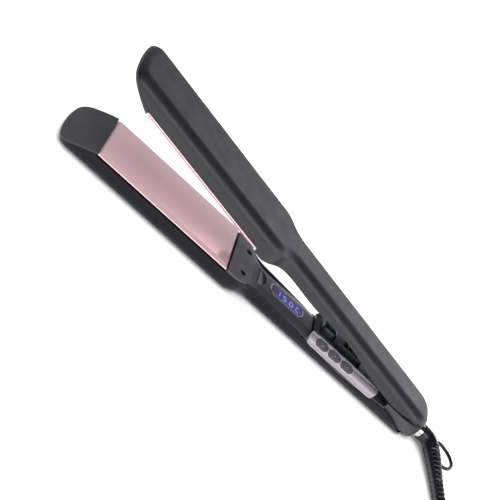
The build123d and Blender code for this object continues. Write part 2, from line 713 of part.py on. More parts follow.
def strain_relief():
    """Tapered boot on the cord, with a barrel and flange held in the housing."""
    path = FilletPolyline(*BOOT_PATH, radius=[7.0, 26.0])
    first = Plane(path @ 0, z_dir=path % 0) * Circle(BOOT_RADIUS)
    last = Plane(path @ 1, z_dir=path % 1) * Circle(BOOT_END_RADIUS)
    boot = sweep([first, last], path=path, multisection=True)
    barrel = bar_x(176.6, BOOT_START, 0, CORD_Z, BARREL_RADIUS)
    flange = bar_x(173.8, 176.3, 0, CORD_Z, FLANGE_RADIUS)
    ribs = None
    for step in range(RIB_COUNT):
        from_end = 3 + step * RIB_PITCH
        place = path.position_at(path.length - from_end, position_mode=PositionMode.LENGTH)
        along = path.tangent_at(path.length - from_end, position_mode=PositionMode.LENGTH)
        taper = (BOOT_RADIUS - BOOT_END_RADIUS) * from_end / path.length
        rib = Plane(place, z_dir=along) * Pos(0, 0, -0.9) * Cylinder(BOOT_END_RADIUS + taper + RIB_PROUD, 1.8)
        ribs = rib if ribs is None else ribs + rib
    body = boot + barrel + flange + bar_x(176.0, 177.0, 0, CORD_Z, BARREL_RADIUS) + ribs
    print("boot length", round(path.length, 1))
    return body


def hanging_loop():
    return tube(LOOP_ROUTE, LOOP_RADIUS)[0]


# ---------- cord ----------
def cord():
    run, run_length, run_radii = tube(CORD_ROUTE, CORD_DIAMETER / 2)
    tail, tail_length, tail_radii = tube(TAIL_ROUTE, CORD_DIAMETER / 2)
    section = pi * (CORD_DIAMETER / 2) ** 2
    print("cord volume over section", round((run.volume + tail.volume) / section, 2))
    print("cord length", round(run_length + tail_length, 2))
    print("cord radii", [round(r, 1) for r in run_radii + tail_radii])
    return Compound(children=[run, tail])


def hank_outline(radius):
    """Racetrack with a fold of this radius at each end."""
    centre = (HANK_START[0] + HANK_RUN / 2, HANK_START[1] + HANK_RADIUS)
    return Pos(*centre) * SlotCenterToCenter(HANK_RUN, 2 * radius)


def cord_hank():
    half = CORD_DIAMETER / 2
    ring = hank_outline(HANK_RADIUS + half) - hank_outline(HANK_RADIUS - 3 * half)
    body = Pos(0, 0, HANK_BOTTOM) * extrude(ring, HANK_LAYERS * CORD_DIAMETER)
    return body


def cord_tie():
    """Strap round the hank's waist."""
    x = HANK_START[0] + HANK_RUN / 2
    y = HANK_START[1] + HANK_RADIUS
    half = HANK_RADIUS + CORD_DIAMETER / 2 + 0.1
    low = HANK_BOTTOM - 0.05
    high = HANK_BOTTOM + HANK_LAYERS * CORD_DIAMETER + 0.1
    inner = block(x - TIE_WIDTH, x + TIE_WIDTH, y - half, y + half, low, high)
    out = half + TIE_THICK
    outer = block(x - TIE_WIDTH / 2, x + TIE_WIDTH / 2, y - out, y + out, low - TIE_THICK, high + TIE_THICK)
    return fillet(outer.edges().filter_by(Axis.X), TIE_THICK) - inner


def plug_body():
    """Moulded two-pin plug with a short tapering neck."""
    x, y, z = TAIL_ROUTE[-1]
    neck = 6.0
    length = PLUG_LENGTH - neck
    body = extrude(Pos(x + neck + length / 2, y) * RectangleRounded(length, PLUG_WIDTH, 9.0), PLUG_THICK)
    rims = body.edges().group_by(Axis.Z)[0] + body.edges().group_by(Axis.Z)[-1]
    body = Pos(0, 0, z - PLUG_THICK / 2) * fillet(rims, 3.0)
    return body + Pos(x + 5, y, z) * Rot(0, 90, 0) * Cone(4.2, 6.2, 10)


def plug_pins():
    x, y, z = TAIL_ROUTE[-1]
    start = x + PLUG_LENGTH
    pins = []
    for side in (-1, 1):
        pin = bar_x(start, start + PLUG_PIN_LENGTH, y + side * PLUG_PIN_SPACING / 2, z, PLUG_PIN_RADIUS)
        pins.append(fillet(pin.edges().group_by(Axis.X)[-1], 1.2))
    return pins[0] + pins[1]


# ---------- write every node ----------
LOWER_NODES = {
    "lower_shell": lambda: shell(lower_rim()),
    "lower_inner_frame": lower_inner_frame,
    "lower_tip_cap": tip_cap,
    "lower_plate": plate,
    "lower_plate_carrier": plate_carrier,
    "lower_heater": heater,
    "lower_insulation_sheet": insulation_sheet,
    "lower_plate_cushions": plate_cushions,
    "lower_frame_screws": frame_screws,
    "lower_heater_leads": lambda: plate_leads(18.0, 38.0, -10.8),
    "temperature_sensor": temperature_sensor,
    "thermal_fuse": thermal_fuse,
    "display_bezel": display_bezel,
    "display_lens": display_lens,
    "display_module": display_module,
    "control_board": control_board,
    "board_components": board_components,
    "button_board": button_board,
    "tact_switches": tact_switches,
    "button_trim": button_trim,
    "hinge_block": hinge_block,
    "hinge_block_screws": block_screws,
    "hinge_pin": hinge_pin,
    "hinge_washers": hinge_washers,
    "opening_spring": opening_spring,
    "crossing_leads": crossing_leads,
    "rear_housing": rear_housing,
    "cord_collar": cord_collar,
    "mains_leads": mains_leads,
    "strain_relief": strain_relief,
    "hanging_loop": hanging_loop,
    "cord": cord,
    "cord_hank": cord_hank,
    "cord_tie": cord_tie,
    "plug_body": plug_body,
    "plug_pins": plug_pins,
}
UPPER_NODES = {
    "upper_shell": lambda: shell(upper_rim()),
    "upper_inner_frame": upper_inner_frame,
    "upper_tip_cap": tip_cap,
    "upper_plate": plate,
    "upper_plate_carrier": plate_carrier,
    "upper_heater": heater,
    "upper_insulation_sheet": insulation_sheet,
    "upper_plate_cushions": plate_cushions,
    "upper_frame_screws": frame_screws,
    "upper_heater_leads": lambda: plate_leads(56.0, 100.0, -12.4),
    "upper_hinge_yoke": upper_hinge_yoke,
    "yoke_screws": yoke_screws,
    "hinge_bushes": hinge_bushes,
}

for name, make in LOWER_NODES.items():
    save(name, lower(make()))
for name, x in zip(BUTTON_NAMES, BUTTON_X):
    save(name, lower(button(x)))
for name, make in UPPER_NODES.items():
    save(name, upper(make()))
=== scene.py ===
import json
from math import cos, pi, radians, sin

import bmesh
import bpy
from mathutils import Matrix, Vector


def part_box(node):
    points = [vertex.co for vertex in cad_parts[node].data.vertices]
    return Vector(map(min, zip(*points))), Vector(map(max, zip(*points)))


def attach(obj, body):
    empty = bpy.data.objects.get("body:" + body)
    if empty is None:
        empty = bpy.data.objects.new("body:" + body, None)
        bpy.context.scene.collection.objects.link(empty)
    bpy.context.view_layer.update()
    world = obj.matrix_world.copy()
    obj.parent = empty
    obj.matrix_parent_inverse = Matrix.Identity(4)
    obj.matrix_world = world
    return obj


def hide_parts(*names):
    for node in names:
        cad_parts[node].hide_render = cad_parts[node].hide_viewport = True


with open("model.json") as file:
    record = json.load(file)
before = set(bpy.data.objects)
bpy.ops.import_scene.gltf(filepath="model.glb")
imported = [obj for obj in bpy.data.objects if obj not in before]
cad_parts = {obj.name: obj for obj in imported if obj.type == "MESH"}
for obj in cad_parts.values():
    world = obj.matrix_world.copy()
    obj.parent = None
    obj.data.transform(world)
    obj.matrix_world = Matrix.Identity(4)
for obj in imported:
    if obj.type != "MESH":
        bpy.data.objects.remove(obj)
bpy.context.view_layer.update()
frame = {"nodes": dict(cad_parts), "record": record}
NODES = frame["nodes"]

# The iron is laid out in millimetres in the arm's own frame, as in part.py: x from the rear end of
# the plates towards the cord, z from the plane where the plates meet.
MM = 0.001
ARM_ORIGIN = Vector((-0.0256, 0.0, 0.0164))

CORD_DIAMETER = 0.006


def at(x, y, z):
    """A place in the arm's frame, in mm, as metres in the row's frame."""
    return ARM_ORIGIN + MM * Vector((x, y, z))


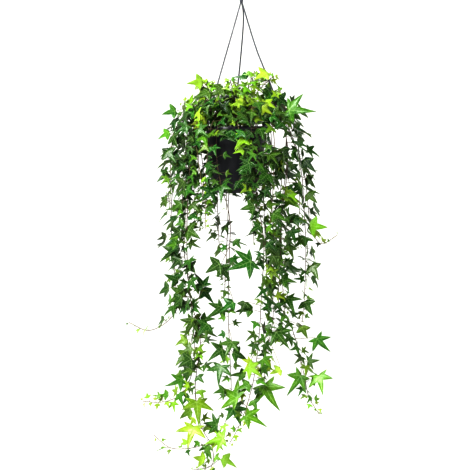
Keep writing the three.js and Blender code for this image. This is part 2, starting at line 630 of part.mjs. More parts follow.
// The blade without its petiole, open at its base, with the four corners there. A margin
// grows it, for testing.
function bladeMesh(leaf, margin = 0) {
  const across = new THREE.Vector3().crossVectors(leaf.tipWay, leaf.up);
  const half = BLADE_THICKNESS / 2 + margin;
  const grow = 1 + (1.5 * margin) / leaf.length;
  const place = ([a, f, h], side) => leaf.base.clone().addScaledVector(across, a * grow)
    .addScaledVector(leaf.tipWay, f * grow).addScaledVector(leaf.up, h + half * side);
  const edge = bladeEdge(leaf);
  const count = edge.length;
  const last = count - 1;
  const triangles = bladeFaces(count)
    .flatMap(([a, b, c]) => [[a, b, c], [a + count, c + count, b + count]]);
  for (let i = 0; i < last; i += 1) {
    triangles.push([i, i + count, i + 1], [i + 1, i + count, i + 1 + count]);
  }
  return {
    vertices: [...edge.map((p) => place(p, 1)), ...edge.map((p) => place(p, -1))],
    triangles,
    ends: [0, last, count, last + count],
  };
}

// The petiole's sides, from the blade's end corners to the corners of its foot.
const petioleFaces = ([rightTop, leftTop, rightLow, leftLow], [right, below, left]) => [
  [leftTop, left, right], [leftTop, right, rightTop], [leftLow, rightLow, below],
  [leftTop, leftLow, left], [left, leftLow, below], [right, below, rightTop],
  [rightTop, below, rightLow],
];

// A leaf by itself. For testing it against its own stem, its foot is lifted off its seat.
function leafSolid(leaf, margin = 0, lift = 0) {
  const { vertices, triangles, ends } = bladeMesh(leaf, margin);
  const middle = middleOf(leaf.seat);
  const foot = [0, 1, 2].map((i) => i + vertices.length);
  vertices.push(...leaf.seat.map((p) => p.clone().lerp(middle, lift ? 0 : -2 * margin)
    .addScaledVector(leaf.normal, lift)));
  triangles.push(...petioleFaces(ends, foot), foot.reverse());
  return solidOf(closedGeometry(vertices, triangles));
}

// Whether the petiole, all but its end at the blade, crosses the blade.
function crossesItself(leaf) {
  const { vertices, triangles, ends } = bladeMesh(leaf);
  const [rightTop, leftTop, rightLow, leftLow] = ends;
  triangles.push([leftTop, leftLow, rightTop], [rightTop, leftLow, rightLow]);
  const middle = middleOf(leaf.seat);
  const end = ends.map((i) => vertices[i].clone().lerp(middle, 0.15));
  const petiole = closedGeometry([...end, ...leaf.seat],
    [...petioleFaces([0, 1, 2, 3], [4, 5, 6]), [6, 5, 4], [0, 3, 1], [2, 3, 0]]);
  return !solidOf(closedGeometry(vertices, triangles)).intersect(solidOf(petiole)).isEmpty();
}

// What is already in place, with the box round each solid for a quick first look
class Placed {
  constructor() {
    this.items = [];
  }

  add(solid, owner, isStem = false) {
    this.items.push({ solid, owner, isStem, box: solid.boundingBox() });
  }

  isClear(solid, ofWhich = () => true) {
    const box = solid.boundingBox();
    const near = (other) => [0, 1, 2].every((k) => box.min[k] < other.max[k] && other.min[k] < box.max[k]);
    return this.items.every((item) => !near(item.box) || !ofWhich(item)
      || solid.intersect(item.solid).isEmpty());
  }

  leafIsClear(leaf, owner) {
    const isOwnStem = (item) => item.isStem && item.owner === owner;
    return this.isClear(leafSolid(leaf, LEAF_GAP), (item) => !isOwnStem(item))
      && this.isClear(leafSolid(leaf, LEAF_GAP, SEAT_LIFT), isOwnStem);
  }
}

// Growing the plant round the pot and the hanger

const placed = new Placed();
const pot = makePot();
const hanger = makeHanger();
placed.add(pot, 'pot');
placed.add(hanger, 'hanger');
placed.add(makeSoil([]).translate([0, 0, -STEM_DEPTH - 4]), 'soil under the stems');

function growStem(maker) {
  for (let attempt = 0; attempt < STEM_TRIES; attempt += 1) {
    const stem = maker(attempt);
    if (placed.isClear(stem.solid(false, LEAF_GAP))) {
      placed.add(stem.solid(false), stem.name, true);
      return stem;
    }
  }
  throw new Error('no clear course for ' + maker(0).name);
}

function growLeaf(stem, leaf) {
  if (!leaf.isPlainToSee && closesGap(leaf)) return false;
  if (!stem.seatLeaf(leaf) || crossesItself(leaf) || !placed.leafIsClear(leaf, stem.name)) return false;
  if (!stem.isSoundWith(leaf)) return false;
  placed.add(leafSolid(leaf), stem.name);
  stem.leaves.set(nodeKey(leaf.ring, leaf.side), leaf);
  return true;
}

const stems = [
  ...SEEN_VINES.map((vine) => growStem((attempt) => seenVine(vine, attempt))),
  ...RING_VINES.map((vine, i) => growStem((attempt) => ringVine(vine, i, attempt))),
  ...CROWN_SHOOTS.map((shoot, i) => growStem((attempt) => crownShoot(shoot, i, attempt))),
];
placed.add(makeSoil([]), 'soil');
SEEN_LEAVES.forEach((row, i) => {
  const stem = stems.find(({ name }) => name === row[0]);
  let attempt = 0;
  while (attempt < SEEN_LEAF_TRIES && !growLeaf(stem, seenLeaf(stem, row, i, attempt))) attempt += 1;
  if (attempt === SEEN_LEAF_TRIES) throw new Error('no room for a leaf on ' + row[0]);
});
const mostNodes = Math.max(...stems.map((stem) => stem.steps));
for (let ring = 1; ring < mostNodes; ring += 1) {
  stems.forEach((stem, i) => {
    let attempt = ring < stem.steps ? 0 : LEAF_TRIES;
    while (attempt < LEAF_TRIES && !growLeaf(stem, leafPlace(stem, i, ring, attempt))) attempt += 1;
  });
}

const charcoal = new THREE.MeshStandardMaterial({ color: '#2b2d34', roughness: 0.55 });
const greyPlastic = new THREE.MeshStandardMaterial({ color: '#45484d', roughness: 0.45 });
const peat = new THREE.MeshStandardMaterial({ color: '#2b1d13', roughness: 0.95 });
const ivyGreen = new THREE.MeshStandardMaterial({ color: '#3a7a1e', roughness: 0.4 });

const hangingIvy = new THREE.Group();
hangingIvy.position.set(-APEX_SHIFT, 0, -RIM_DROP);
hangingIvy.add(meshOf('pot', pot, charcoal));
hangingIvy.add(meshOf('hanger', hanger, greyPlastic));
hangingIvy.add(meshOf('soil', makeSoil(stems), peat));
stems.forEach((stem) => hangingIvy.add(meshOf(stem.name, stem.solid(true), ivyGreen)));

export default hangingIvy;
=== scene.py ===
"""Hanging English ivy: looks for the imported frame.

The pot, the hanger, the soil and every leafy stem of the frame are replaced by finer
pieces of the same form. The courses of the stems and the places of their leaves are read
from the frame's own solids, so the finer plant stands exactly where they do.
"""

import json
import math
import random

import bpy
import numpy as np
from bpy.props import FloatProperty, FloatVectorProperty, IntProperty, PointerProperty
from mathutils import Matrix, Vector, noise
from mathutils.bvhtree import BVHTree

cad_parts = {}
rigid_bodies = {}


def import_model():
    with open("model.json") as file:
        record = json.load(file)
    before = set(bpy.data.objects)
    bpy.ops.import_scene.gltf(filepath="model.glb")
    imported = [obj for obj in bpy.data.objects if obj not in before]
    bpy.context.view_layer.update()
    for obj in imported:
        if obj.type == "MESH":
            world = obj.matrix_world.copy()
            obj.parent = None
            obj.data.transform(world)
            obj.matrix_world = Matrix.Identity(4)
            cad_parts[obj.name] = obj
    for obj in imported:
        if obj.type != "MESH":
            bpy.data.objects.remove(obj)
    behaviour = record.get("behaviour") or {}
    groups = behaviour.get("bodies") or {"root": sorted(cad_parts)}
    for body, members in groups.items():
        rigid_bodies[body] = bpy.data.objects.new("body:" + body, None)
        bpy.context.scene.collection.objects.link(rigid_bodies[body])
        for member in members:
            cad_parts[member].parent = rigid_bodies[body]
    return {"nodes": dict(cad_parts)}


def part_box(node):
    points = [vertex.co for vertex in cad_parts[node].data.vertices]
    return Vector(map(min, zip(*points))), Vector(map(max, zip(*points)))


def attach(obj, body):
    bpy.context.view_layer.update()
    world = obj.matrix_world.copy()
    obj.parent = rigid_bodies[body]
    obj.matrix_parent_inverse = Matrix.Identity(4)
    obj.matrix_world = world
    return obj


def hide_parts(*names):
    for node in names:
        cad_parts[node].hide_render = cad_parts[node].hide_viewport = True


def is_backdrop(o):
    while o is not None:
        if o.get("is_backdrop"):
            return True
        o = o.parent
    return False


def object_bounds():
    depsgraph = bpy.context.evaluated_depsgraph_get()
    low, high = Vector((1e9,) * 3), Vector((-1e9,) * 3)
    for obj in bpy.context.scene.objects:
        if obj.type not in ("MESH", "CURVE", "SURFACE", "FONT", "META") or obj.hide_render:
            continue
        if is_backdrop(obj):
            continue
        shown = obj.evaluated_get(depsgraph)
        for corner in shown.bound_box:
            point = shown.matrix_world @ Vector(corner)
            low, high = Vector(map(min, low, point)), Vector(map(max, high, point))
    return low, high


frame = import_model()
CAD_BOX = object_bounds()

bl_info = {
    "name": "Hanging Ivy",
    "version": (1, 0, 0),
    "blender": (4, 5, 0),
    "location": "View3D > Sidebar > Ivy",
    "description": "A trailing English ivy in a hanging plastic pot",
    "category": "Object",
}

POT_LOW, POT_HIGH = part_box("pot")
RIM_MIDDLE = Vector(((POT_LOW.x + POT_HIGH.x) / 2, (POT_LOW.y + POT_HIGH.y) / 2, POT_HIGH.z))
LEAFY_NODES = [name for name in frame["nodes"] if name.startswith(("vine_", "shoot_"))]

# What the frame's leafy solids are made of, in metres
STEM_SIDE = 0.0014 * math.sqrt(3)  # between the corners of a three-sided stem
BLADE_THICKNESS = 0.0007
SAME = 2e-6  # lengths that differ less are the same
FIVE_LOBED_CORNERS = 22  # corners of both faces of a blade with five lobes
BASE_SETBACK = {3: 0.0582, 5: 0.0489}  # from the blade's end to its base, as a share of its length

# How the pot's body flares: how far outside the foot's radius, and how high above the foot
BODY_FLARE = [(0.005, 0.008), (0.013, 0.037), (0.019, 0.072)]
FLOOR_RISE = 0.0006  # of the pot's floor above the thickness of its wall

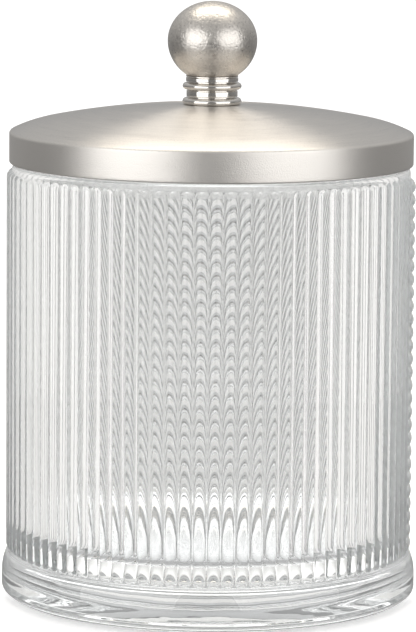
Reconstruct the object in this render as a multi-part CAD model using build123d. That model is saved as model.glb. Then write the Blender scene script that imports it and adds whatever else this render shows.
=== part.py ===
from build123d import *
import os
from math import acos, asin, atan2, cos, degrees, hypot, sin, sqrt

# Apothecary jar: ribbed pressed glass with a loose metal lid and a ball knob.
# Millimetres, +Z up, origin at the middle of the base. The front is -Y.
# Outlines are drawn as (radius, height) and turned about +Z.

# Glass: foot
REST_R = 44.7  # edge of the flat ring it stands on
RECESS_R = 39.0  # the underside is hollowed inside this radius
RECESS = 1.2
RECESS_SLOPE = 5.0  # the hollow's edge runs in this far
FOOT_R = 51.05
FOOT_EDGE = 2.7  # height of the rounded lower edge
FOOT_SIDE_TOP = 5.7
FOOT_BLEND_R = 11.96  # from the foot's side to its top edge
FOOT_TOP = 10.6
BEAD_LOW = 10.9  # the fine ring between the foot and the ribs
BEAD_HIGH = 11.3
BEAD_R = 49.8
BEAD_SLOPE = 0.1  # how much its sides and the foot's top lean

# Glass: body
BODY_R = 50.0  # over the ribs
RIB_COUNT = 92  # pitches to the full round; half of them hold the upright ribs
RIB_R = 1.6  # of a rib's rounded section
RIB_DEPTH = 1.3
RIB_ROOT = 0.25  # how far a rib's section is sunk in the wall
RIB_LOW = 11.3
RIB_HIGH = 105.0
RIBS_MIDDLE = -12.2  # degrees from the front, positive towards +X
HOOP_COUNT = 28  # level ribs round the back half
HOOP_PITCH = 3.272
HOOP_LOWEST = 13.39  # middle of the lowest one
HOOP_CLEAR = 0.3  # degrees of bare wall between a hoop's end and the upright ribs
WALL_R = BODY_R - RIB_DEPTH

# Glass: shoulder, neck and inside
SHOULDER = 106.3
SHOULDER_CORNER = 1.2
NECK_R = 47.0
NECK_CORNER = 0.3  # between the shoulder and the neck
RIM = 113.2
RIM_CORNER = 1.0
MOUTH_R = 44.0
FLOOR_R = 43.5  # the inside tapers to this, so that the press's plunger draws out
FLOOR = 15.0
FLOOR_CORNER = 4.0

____

→ **Written problem**
Repeat the entries above verbatim, but only from the line that has "const greyPlastic = new" down to the line that has "for member in", inclusive.

→ **Written response**
const greyPlastic = new THREE.MeshStandardMaterial({ color: '#45484d', roughness: 0.45 });
const peat = new THREE.MeshStandardMaterial({ color: '#2b1d13', roughness: 0.95 });
const ivyGreen = new THREE.MeshStandardMaterial({ color: '#3a7a1e', roughness: 0.4 });

const hangingIvy = new THREE.Group();
hangingIvy.position.set(-APEX_SHIFT, 0, -RIM_DROP);
hangingIvy.add(meshOf('pot', pot, charcoal));
hangingIvy.add(meshOf('hanger', hanger, greyPlastic));
hangingIvy.add(meshOf('soil', makeSoil(stems), peat));
stems.forEach((stem) => hangingIvy.add(meshOf(stem.name, stem.solid(true), ivyGreen)));

export default hangingIvy;
=== scene.py ===
"""Hanging English ivy: looks for the imported frame.

The pot, the hanger, the soil and every leafy stem of the frame are replaced by finer
pieces of the same form. The courses of the stems and the places of their leaves are read
from the frame's own solids, so the finer plant stands exactly where they do.
"""

import json
import math
import random

import bpy
import numpy as np
from bpy.props import FloatProperty, FloatVectorProperty, IntProperty, PointerProperty
from mathutils import Matrix, Vector, noise
from mathutils.bvhtree import BVHTree

cad_parts = {}
rigid_bodies = {}


def import_model():
    with open("model.json") as file:
        record = json.load(file)
    before = set(bpy.data.objects)
    bpy.ops.import_scene.gltf(filepath="model.glb")
    imported = [obj for obj in bpy.data.objects if obj not in before]
    bpy.context.view_layer.update()
    for obj in imported:
        if obj.type == "MESH":
            world = obj.matrix_world.copy()
            obj.parent = None
            obj.data.transform(world)
            obj.matrix_world = Matrix.Identity(4)
            cad_parts[obj.name] = obj
    for obj in imported:
        if obj.type != "MESH":
            bpy.data.objects.remove(obj)
    behaviour = record.get("behaviour") or {}
    groups = behaviour.get("bodies") or {"root": sorted(cad_parts)}
    for body, members in groups.items():
        rigid_bodies[body] = bpy.data.objects.new("body:" + body, None)
        bpy.context.scene.collection.objects.link(rigid_bodies[body])
        for member in members:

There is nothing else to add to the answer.